* _EXERCISE INPUT_

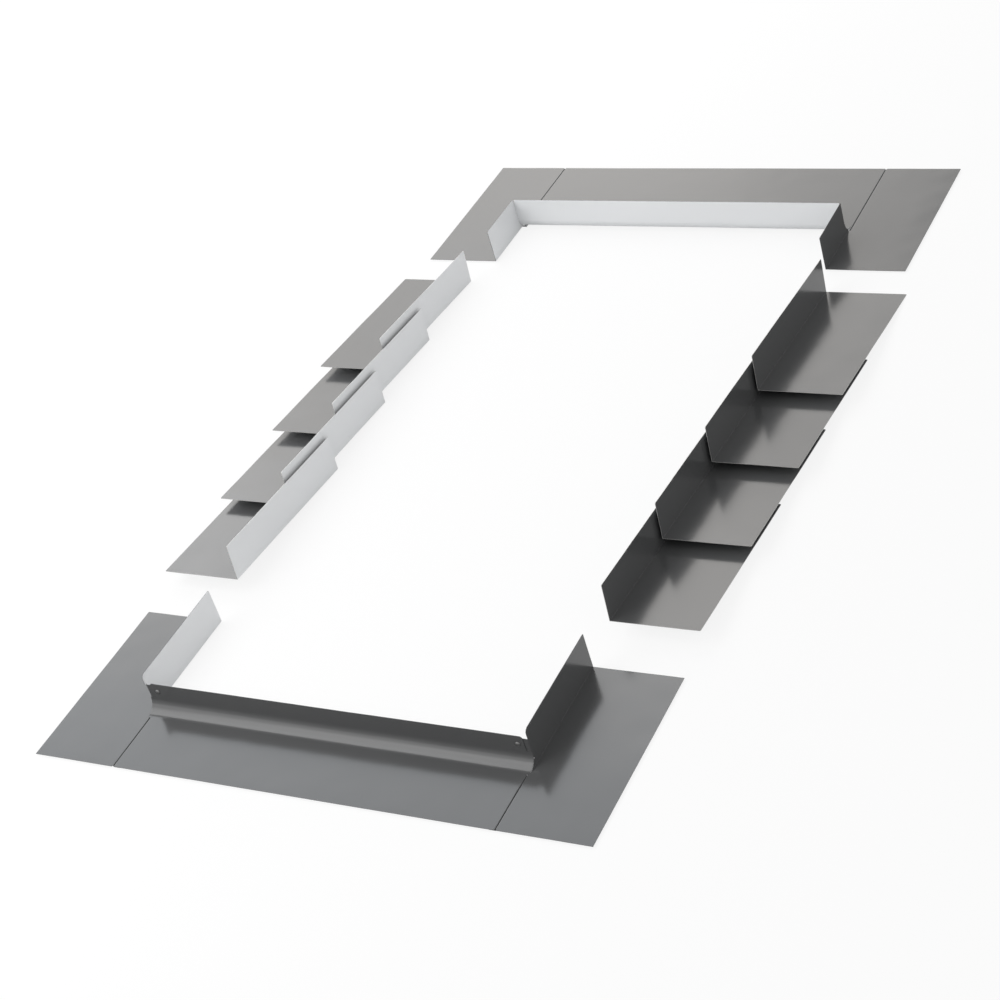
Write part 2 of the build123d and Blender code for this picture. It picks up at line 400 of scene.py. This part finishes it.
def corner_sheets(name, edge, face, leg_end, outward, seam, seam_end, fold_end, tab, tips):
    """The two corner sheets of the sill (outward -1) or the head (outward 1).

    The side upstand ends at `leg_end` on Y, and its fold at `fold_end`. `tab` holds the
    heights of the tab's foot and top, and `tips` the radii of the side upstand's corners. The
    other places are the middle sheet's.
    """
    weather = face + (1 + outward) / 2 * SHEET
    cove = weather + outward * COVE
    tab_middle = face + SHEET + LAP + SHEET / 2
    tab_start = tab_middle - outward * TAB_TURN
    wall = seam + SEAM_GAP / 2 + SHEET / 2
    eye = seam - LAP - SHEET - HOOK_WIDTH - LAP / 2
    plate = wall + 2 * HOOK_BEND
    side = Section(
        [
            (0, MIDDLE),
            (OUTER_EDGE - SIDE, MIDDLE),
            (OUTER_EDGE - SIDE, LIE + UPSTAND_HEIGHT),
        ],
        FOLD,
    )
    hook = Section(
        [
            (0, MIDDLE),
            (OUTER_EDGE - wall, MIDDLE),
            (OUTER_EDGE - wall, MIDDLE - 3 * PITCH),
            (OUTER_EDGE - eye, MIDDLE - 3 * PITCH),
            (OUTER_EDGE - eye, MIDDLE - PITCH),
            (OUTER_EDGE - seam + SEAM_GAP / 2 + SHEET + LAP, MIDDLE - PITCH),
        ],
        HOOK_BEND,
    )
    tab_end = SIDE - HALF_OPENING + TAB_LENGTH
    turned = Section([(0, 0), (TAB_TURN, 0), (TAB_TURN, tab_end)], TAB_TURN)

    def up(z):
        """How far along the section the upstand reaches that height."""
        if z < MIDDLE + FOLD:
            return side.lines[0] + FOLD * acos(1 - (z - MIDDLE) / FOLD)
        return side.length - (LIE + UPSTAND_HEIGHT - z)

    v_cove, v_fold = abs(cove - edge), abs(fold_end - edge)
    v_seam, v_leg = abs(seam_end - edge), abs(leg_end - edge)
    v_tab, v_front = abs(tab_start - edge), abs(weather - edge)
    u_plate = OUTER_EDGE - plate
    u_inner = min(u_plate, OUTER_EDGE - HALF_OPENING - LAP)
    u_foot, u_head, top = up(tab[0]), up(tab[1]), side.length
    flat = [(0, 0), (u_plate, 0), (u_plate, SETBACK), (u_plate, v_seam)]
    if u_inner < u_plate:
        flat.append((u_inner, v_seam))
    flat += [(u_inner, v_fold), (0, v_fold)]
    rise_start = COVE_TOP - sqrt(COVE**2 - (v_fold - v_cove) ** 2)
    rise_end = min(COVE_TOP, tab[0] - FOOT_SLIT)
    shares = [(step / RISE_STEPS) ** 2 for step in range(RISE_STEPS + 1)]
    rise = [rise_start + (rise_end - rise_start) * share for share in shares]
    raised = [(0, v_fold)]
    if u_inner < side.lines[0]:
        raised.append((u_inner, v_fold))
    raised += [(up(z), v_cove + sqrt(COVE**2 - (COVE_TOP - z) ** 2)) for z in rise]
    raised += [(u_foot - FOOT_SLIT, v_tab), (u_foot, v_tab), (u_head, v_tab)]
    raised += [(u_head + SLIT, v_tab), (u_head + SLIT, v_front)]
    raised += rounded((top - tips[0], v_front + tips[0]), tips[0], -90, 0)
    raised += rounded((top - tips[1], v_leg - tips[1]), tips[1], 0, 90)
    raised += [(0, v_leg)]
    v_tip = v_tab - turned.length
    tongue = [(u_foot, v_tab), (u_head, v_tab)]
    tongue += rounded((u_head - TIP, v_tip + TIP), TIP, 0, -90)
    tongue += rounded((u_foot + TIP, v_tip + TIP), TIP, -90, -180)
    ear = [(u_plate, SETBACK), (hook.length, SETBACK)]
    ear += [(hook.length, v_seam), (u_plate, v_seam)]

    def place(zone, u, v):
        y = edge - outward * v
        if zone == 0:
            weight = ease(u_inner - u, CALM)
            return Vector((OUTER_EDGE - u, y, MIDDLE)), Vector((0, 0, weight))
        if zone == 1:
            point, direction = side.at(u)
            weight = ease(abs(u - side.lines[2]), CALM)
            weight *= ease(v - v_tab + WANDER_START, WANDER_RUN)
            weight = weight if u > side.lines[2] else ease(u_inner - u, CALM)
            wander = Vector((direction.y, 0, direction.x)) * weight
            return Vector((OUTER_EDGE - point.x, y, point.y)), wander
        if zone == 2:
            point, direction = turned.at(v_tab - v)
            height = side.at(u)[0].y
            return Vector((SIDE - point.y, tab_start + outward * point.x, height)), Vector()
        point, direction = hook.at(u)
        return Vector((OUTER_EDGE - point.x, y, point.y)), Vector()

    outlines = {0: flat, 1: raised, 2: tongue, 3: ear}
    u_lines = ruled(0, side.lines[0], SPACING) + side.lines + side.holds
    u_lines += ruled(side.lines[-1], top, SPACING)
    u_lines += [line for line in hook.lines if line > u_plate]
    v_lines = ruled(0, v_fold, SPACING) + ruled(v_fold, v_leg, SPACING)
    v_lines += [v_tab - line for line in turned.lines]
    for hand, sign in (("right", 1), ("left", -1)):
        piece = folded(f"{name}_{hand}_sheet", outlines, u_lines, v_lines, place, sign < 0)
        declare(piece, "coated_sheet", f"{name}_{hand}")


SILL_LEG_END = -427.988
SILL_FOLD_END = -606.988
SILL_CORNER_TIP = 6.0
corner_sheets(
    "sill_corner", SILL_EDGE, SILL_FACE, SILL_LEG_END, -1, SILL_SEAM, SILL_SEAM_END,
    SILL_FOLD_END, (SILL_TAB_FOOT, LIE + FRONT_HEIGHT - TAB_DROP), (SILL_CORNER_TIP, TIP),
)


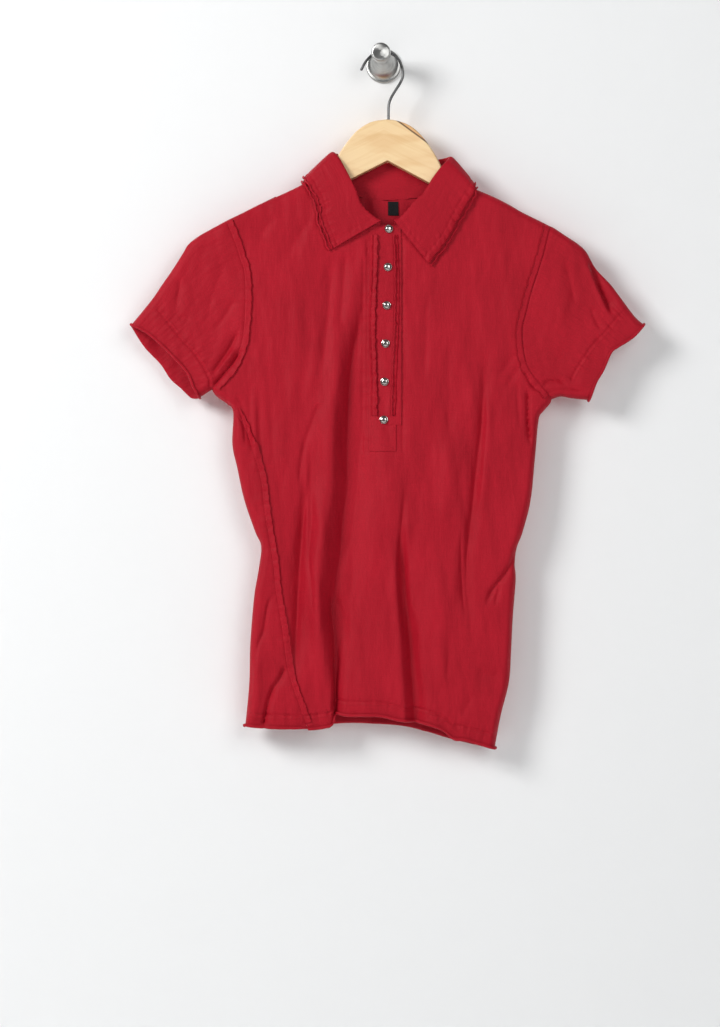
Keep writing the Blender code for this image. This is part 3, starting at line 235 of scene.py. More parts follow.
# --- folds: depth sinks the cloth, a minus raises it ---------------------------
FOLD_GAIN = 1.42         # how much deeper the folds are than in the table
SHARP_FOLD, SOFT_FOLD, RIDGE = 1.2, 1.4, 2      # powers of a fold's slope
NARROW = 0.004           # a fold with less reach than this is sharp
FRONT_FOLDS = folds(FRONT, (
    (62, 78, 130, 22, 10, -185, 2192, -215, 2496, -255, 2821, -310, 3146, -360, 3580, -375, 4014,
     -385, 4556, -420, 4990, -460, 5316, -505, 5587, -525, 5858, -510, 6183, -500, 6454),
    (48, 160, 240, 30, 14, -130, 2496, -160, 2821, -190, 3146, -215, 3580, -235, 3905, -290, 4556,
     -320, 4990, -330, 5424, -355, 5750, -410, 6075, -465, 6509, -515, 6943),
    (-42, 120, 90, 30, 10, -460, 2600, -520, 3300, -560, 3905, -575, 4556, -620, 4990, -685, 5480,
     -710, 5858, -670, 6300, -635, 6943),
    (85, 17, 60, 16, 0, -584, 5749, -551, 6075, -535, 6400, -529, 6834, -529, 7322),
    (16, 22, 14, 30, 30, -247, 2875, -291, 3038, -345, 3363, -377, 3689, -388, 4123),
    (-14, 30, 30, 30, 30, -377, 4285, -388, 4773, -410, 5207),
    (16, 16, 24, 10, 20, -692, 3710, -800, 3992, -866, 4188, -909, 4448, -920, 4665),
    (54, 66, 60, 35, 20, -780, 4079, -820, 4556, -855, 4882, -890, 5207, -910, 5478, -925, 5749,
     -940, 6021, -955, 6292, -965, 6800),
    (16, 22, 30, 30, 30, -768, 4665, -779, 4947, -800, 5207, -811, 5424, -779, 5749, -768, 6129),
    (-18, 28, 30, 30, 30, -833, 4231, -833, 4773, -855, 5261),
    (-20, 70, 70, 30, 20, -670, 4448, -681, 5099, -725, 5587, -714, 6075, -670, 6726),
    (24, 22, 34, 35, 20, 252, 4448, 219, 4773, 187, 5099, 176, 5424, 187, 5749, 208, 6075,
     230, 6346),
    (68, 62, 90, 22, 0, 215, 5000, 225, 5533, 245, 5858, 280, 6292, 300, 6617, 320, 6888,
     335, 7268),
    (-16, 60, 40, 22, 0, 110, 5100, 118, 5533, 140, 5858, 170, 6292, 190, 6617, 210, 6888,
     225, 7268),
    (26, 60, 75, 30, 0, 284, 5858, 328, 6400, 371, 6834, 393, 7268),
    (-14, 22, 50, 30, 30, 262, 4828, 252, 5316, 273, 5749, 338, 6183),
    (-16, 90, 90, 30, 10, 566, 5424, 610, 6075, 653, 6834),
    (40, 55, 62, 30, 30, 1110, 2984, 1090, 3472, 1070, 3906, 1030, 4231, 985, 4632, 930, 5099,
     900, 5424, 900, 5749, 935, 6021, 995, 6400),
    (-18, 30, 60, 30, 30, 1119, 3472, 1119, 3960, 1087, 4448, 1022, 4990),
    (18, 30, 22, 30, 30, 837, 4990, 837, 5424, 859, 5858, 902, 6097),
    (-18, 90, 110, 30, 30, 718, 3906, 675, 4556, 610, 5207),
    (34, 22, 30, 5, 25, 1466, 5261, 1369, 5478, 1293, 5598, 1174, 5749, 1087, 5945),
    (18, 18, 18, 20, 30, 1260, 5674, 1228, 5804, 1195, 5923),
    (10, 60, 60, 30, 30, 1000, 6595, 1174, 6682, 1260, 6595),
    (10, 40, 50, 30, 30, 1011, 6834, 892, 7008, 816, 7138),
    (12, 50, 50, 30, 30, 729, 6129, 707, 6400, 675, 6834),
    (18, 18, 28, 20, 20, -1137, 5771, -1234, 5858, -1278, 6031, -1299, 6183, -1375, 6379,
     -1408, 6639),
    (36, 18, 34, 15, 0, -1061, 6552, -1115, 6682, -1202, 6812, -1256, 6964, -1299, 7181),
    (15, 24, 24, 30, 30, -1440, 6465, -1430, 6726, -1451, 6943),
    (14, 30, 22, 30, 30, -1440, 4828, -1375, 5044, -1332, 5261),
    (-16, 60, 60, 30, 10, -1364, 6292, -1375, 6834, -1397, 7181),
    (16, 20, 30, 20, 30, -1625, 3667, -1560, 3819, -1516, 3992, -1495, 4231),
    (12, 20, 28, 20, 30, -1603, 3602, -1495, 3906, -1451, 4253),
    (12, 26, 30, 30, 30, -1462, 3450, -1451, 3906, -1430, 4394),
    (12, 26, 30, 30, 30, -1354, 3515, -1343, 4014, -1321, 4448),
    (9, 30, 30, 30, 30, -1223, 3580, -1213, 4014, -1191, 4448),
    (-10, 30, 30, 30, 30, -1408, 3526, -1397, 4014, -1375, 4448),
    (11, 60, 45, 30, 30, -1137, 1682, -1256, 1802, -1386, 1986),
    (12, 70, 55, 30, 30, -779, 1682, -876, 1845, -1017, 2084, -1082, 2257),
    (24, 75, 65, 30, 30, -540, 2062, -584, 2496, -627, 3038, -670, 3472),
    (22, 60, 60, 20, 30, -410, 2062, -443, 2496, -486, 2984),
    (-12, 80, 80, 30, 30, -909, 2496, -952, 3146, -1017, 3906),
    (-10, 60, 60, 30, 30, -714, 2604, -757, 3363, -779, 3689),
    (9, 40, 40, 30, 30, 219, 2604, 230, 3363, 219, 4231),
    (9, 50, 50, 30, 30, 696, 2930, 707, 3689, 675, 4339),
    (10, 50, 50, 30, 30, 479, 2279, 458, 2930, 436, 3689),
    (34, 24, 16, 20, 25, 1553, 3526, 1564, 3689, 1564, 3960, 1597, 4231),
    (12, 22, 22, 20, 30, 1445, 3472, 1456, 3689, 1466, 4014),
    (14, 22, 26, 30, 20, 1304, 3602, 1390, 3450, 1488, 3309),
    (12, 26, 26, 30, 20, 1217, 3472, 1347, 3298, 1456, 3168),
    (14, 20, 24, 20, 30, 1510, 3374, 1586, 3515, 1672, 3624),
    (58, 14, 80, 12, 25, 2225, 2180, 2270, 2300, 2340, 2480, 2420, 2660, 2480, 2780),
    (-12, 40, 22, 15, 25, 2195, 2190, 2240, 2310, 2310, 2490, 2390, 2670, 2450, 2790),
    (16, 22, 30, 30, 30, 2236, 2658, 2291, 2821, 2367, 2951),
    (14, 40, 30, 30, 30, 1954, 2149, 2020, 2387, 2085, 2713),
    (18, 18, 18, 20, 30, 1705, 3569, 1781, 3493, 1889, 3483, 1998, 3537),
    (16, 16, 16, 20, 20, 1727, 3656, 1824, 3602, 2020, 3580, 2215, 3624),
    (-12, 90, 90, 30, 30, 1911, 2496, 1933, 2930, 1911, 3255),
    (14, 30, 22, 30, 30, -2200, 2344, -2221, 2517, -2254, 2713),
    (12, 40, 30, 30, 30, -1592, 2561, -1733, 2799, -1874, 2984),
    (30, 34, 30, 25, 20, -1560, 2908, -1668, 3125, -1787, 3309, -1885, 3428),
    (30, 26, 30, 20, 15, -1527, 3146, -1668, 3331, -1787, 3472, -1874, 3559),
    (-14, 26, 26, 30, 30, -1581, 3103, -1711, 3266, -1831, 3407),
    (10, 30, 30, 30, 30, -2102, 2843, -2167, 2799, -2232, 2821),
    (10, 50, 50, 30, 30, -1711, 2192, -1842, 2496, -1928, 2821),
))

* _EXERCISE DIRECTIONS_
Return a word-for-word copy of the lines from the beginning of the listing to the line holding "head (outward 1).", both kept.

* _EXERCISE RESULT_
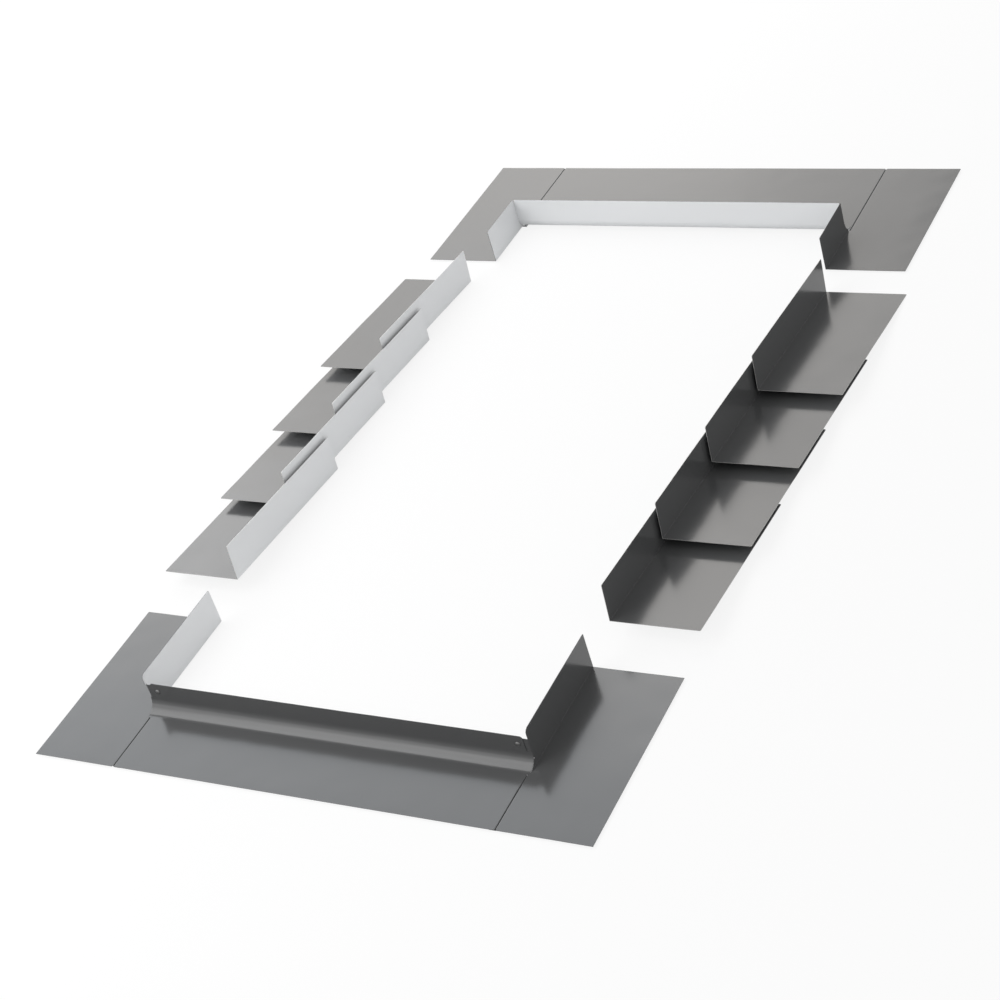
Write part 2 of the build123d and Blender code for this picture. It picks up at line 400 of scene.py. This part finishes it.
def corner_sheets(name, edge, face, leg_end, outward, seam, seam_end, fold_end, tab, tips):
    """The two corner sheets of the sill (outward -1) or the head (outward 1).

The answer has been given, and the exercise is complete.